Despite the attack surface being extremely low, it’s worth answering: What’s the worst case scenario if one of BAM’s TEEs gets compromised?

A key consideration to keep in mind is that given the number of unique BAM Nodes that will exist globally (potentially in the hundreds), any compromise to an individual node would have no impact on the rest of the network, as these nodes don’t share information amongst each other and validators connect to only one node at a time.

In the case that a node is compromised, one outcome is that transaction privacy through that node would be lost, increasing the likelihood of frontrunning or sandwiching in blocks it produces. This would simply represent a reversion to the status quo for that specific node, where none of BAM’s assurances apply. In addition, such behavior will be detectable through analysis of transaction sequencing  patterns in those blocks, allowing validators to disconnect from the compromised node once identified.

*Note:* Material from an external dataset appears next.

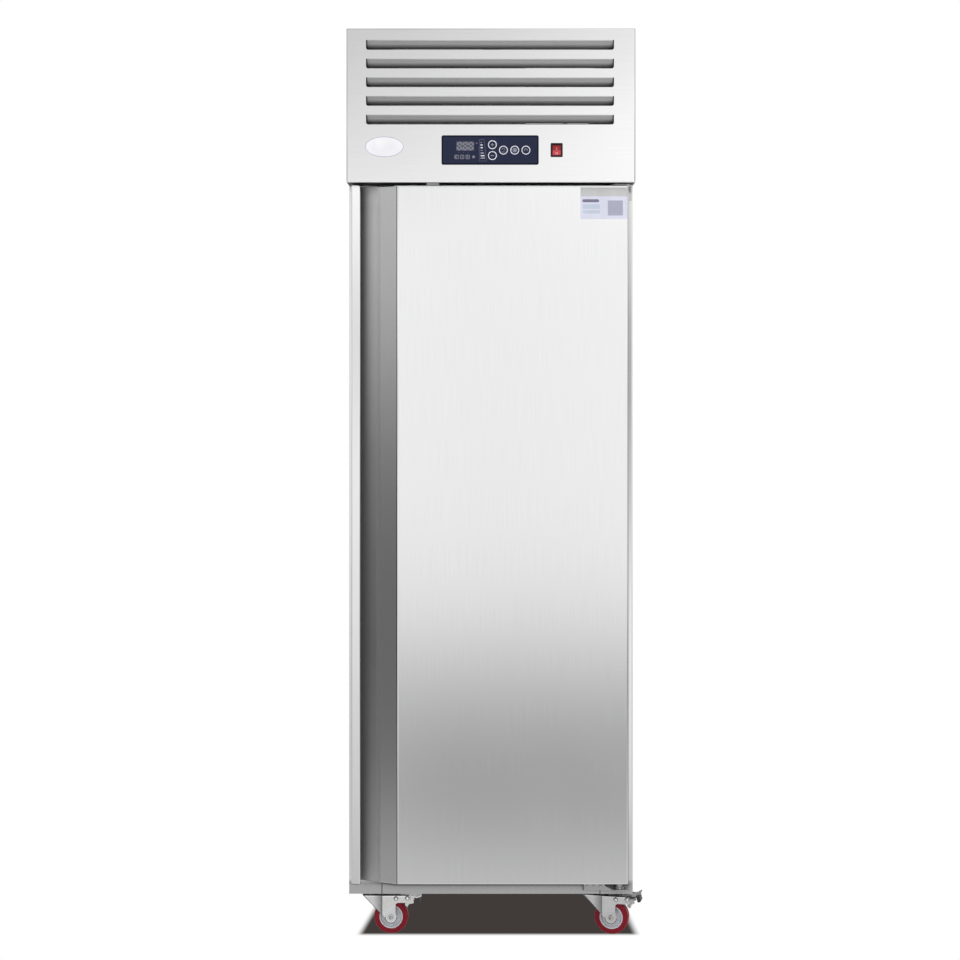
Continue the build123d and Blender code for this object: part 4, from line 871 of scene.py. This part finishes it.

Another risk is that validators connected to the compromised node would lose connectivity to it and would stop receiving new transactions. In this case, the validator could fallback to another node or one of the Jito-Solana, Agave or Firedancer clients (once this integration is in place) and continue processing transactions as usual.

Closing Thoughts

By using AMD SEV-SNP TEEs, BAM has a robust foundation to deliver low-latency, high-throughput block building with verifiable guarantees of integrity and confidentiality, crucial to provide the best on-chain execution environment for institutions, retail users and decentralized applications alike.

Like any technology, TEEs will keep evolving, and BAM will stay at the forefront of innovations to deliver improvements and make the network more performant and resilient. BAM’s use of TEEs is about making the right tradeoffs: secure enough to withstand realistic threats, efficient enough to deliver efficient block-building at scale, and verifiable enough that trust is anchored in cryptography rather than operator reputation.